As a state legislator, I had a sincere respect for the committee process. Every issue that we would address would have two committee hearings, meetings were open to the public and we would hear both sides of the issue. You could be sure the truth was told or the credibility of the person would be damaged.

Most of the information on the Prevailing Wind Park project was in area papers. We were told in 2015 Tripp school would receive $1,000 per student per year from Beethoven Wind Park. Not true. They receive $112,000 and had 162 students in 2015. We were told Avon school would receive $1,300 per student per year from Prevailing Wind Park. That also was not true. In 2016, the Legislature made major changes to school state aid. The money from the wind park will be counted the same as local taxes. The formula is very simple: the more local taxes, the less state aid the school will receive. The Tripp school has a wind park in their district and has already passed a tax opt-out because of loss of state aid.

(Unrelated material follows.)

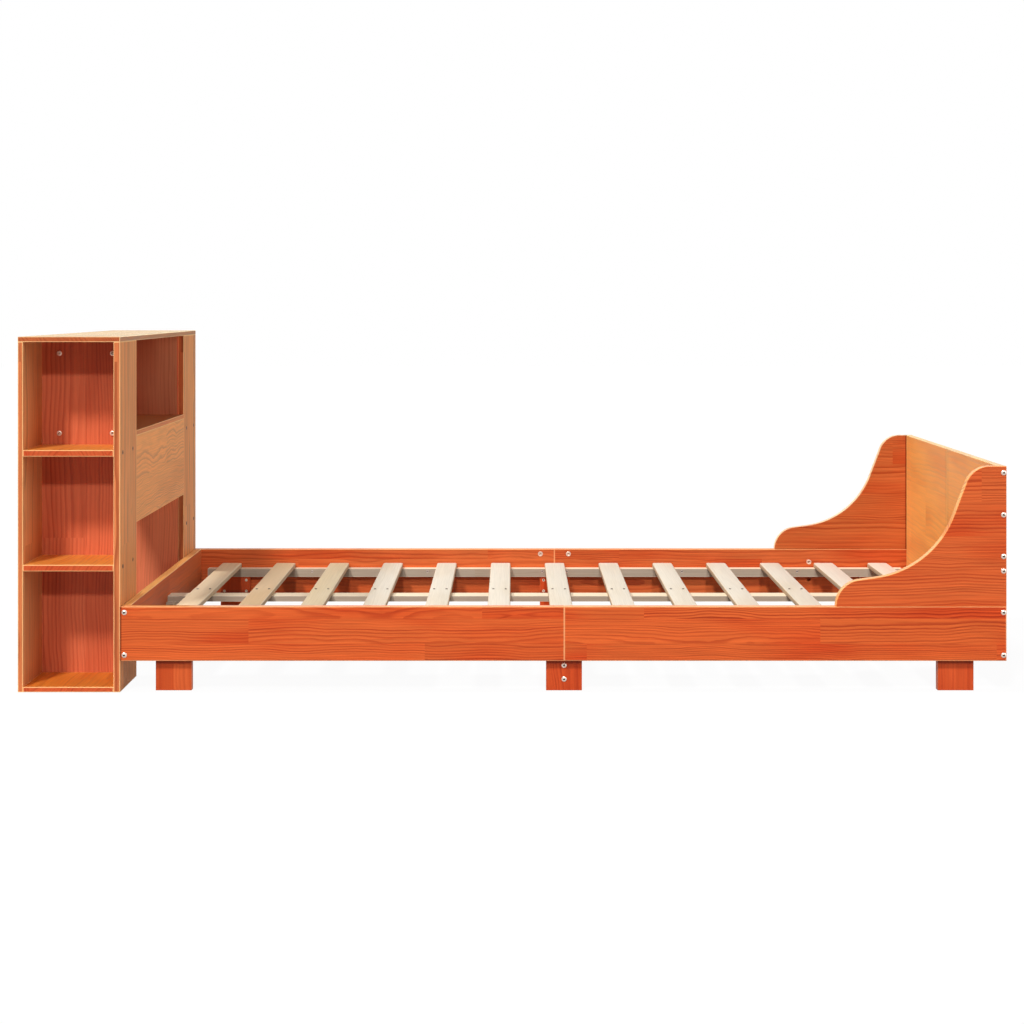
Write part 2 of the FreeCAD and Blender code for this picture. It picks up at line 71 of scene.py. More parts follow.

As units of Prevailing Wind Park are built, about 80% are not close to where land owners live. They will not have the noise or shadow flicker from blades turning or have to look at these 600-foot-tall units.

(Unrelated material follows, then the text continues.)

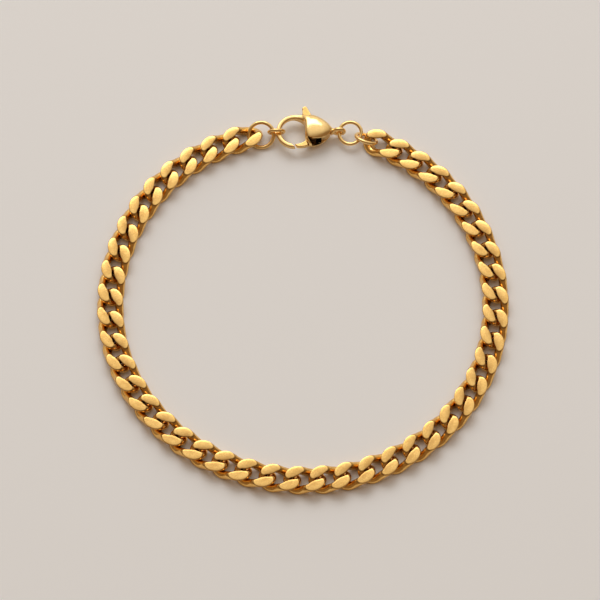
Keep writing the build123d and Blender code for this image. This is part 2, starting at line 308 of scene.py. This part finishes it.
def threeArc(start, middle, end, count=16):
    # Circle through three points in plan, whose middle solves 2 (q - p) . c = q.q - p.p for two pairs
    a, b, c = (np.array(point, dtype=float) for point in (start, middle, end))
    centre = np.linalg.solve(2 * np.array([b - a, c - a]), [b @ b - a @ a, c @ c - a @ a])
    radius = np.linalg.norm(a - centre)
    first, second, third = (math.atan2(*(point - centre)[::-1]) for point in (a, b, c))
    toEnd = (third - first) % (2 * math.pi)
    if (second - first) % (2 * math.pi) > toEnd:
        toEnd -= 2 * math.pi
    turn = first + toEnd * np.linspace(0, 1, count)[:, None]
    return centre + radius * np.hstack([np.cos(turn), np.sin(turn)])


def outlineDistance(x, y, corners):
    # Distance in plan from a closed outline, below zero inside it
    nearest = np.full(np.broadcast(x, y).shape, np.inf)
    inside = np.zeros(nearest.shape, dtype=bool)
    for (ax, ay), (bx, by) in zip(corners, np.roll(corners, -1, axis=0)):
        dx, dy = bx - ax, by - ay
        t = np.clip(((x - ax) * dx + (y - ay) * dy) / (dx * dx + dy * dy), 0, 1)
        nearest = np.minimum(nearest, (x - ax - t * dx) ** 2 + (y - ay - t * dy) ** 2)
        if dy:
            inside ^= ((ay > y) != (by > y)) & (x < ax + (y - ay) * dx / dy)
    return np.sqrt(nearest) * np.where(inside, -1, 1)


def planTable(function, low, high, step=0.02):
    # Distances in plan kept on a fine grid and read between its points
    xs, ys = np.arange(low[0], high[0], step), np.arange(low[1], high[1], step)
    table = function(xs[:, None], ys[None, :])

    def read(x, y):
        u = np.clip((x - low[0]) / step, 0, len(xs) - 1.001)
        v = np.clip((y - low[1]) / step, 0, len(ys) - 1.001)
        i, j = u.astype(int), v.astype(int)
        u, v = u - i, v - j
        near = table[i, j] * (1 - v) + table[i, j + 1] * v
        return near * (1 - u) + (table[i + 1, j] * (1 - v) + table[i + 1, j + 1] * v) * u

    return read


def fromPin(x, y):
    # Distance in plan from the pin's axis
    return np.hypot(x - claspForm["pin"][0], y - claspForm["pin"][1])


def leverOutline(form, clasp):
    # From the face that meets the hook's tip, all round the lever and back to that face
    face = np.array(clasp["hookMiddle"]) + levelWay(clasp["gateAngle"]) * clasp["hookRadius"]
    across = levelWay(clasp["tipCutAngle"]) * clasp["gateHalf"]
    pin = np.array(clasp["pin"])
    hubLow, hubSide = (pin + levelWay(angle) * form["hubRadius"] for angle in form["hubAngles"])
    return np.vstack([
        threeArc(face - across, *form["inner"]), form["arm"], threeArc(form["arm"][-1], *form["thumb"])[1:],
        form["back"], threeArc(form["back"][-1], hubLow, hubSide)[1:], form["outer"],
        threeArc(form["outer"][-1], form["bulge"], face + across)[1:],
    ])


outline = leverOutline(leverForm, claspForm)


def sweptRoom(x, y):
    # Nearest of the lever's outlines as it opens, less the clearance
    pinX, pinY = claspForm["pin"]
    nearest = np.inf
    for angle in np.radians(np.linspace(0, leverForm["swing"], leverForm["swingSteps"])):
        u, v = x - pinX, y - pinY
        turnedX = pinX + u * math.cos(angle) - v * math.sin(angle)
        turnedY = pinY + u * math.sin(angle) + v * math.cos(angle)
        nearest = np.minimum(nearest, outlineDistance(turnedX, turnedY, outline))
    return nearest - leverForm["clearance"]


def lipRegion(x, y):
    # Plan region in front of the dome's lip and of the strap over the gate
    lip = threeArc(*claspForm["lip"])
    strapEnd, strapBend = claspForm["strap"]
    strap = threeArc(strapEnd, strapBend, claspForm["lip"][0])[:-1]
    far = np.array([lip[-1], strapEnd]) - [0, claspForm["cutReach"]]
    return outlineDistance(x, y, np.vstack([strap, lip, far]))


def hollowRegion(x, y):
    # Plan region of the hollow in the shell, with the room round the lever's hub
    room = outlineDistance(x, y, np.vstack([threeArc(*claspForm["rim"]), claspForm["hollow"]]))
    return np.minimum(room, fromPin(x, y) - leverForm["hubRadius"] - leverForm["clearance"])


# Corners of a plan that holds the whole clasp
planBox = ((-4.9, -3.7), (7.8, 3.4))
sweptAt, lipAt, hollowAt = (planTable(region, *planBox) for region in (sweptRoom, lipRegion, hollowRegion))


def domeSection(x, side, rise):
    # Distance to an oval section (y / w)^p + (z / h)^p = 1: the root of that sum, less 1, over its slope
    form = claspForm
    middle, width, height = (smoothTable(x, form["domePlaces"], form[key])
                             for key in ("domeMiddles", "domeWidths", "domeHeights"))
    fullness = form["fullness"]
    across, up = np.abs(side - middle) / width, np.abs(rise) / height
    size = np.maximum((across ** fullness + up ** fullness) ** (1 / fullness), 1e-6)
    slope = np.hypot((across / size) ** (fullness - 1) / width, (up / size) ** (fullness - 1) / height)
    return (size - 1) / slope


def slopeAlong(curve, x):
    # Slope of a function of x, from its values a short step to both sides
    step = claspForm["slopeStep"]
    return (curve(x + step) - curve(x - step)) / (2 * step)


def domeField(x, y, rise):
    # Distance across each section, over the slope of the surface along the dome, with both ends closed
    form = claspForm
    slope = slopeAlong(lambda place: domeSection(place, y, rise), x)
    slope = np.clip(slope, -form["steepest"], form["steepest"])
    dome = domeSection(x, y, rise) / np.sqrt(1 + slope ** 2)
    dome = softMax(dome, form["domeStart"] - x, form["domeEdge"])
    return softMax(dome, x - form["domeEnd"], form["endEdge"])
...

I have been involved two different times when I had a special appreciation for neighbors. It was only because of neighbors working together we saved the life of a neighbor caught in a corn head. A few years ago, a neighbor died unexpectedly. When the beans were ready to harvest, neighbors with combines, grain carts and trucks came to show the true colors of being a neighbor.

Why are wind parks built? Warren Buffet, the third richest man in the world, said publicly that tax credits are the only reason he builds wind parks. They don’t make sense without them. Germany is going back to coal to have a reliable energy source.